New content targeting competitive keywords typically takes three to six months to rank meaningfully. Content refreshes on pieces with existing ranking history can move in four to eight weeks. I set those expectations upfront because the timeline is part of the strategy, not a disclaimer added after the fact.

Work with an SEO copywriter who ranks and converts

I help B2B SaaS companies build content that reaches buyers at the evaluation stage—and write it too. Month-to-month retainer, no lock-in.

Get in touch

Frequently asked questions

Do you offer SEO copywriting services for industries outside B2B SaaS?

My primary focus is B2B SaaS because that’s where I have the deepest category knowledge and the most verifiable results. I’ve also worked with B2B software companies outside the SaaS model and B2B service businesses with complex sales cycles. The further you are from that core, the slower the ramp-up and the more I’d recommend finding a specialist with direct category experience.

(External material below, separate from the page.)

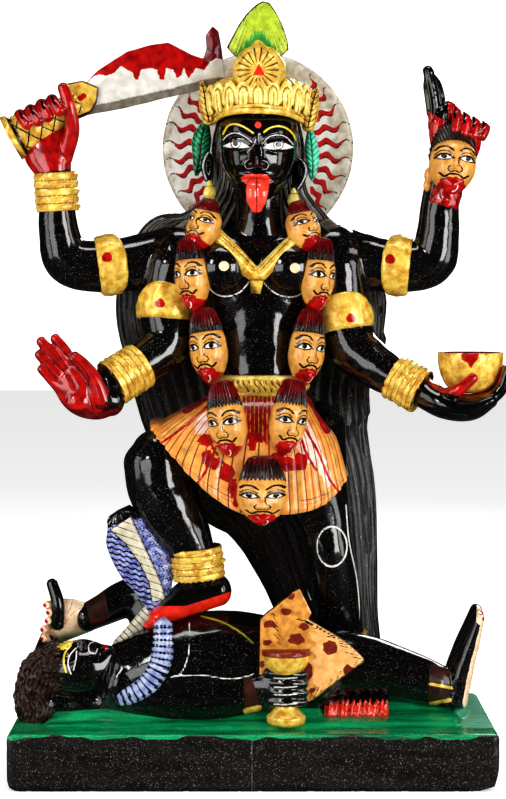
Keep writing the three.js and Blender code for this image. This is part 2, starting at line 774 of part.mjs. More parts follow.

Can you work with our in-house content team?

Yes, and that’s often where the engagement is most useful. If you have writers who can produce but need clearer strategic direction, I handle the research, keyword mapping, and brief creation—and your team executes. You get the strategic layer without replacing what’s already working.

What’s the minimum engagement size?

Project engagements typically start around $1,500–2,000 for a defined scope (a content audit, a single BOFU piece with full research). Monthly retainers start at $3,000. I don’t do one-off blog posts without strategic context—the brief and intent research are part of what makes the output worth paying for.

How quickly can you start?

For new engagements, I typically have a two-to-four-week lead time depending on current capacity. The intake process—understanding your audience, competitive landscape, and content goals—takes a session or two before writing starts. Starting with a content audit often makes sense because it tells us where the fastest wins are before we decide what to produce next.